Final Fantasy VII Remake once felt like a dream at best, but that all changed when it was officially revealed at E3 2015. It went through some development troubles that led to the game being brought internally at Square Enix, leading to multiple delays. What was once thought to be just a dream became reality last April when Final Fantasy VII Remake finally released, though it was only the first part of an undetermined at this time series. While it is still likely years away from the next entry, Square Enix has delivered the much expected PS5 upgrade as Final Fantasy VII Remake Intergrade alongside a brand new DLC expansion starring everybody’s favorite ninja Yuffie.
The release of Final Fantasy VII Remake last year was exclusive to PlayStation 4, which still looked superb at the time. There were a few texture issues here and there, including the infamous motel door, but the overall visual design was even better than expected. The recreation of the world within Midgar only for this game was downright amazing, giving life to a part of the game that was less than 10 hours in the original Final Fantasy VII. There were also some very interesting directions taken with the story that were pretty divisive overall, but really do help setup a very intriguing future for the Remake series that make it better than just doing an exact story recreation of the original.
Another massive and risky move was the complete revamping of the gameplay to action-based combat from the turn-based combat of the original. Considering this is just the first part of the series, there are only four playable characters with Cloud, Tifa, Barret, and Aerith, with three of them being able to be used at any one time. You can control any of the four that are currently available, as well as being able to issue commands to your party members with ease during battle. For those that really want an old school feel with the combat, the game also has a special Classic difficulty that allows you to do the equivalent of a turn-based approach with auto-attacks, though it doesn’t feel anywhere near as fun as the newly introduced combat.
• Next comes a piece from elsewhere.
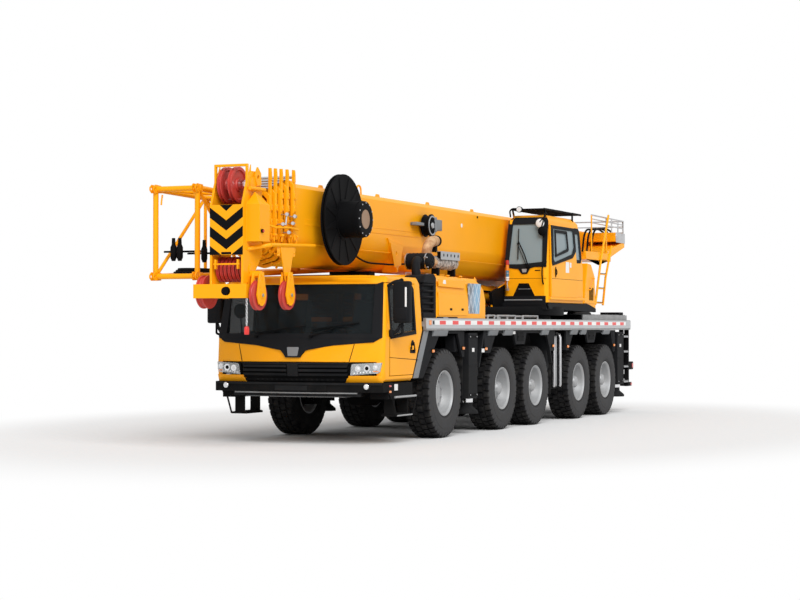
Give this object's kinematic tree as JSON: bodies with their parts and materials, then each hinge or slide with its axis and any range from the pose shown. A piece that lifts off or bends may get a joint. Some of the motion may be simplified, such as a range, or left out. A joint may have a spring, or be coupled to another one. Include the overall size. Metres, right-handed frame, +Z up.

Final Fantasy VII Remake already looked fantastic outside of the few texture issues before, but now Intergrade has improved upon it further. The textures that were problems in the original release have been fixed now and no longer stand out like a sore thumb when they show up in the game, along with numerous lightning and background environment enhancements like fog. In addition, the game now offers two different game modes to choose from, Graphics or Performance. Graphics Mode prioritizes displaying graphics at a 4K resolution, while Performance Mode prioritizes maintaining a 60 fps framerate. This is pretty standard across many games these days, but it’s very useful here. Being able to experience the game in full 4K is a sight to see, but having the 60 fps prioritization is a real game changer with the fluidity of the combat and game as a whole.
60 fps prioritization is a real game changer
The Intergrade release on PS5 has also introduced a popular feature in modern gaming, Photo Mode. This can be accessed easily from the pause menu at anytime during the game, with a full array of settings and filters for you to get the perfect picture. With the improved visuals of this version, Photo Mode allows you to capture the true beauty of this latest release.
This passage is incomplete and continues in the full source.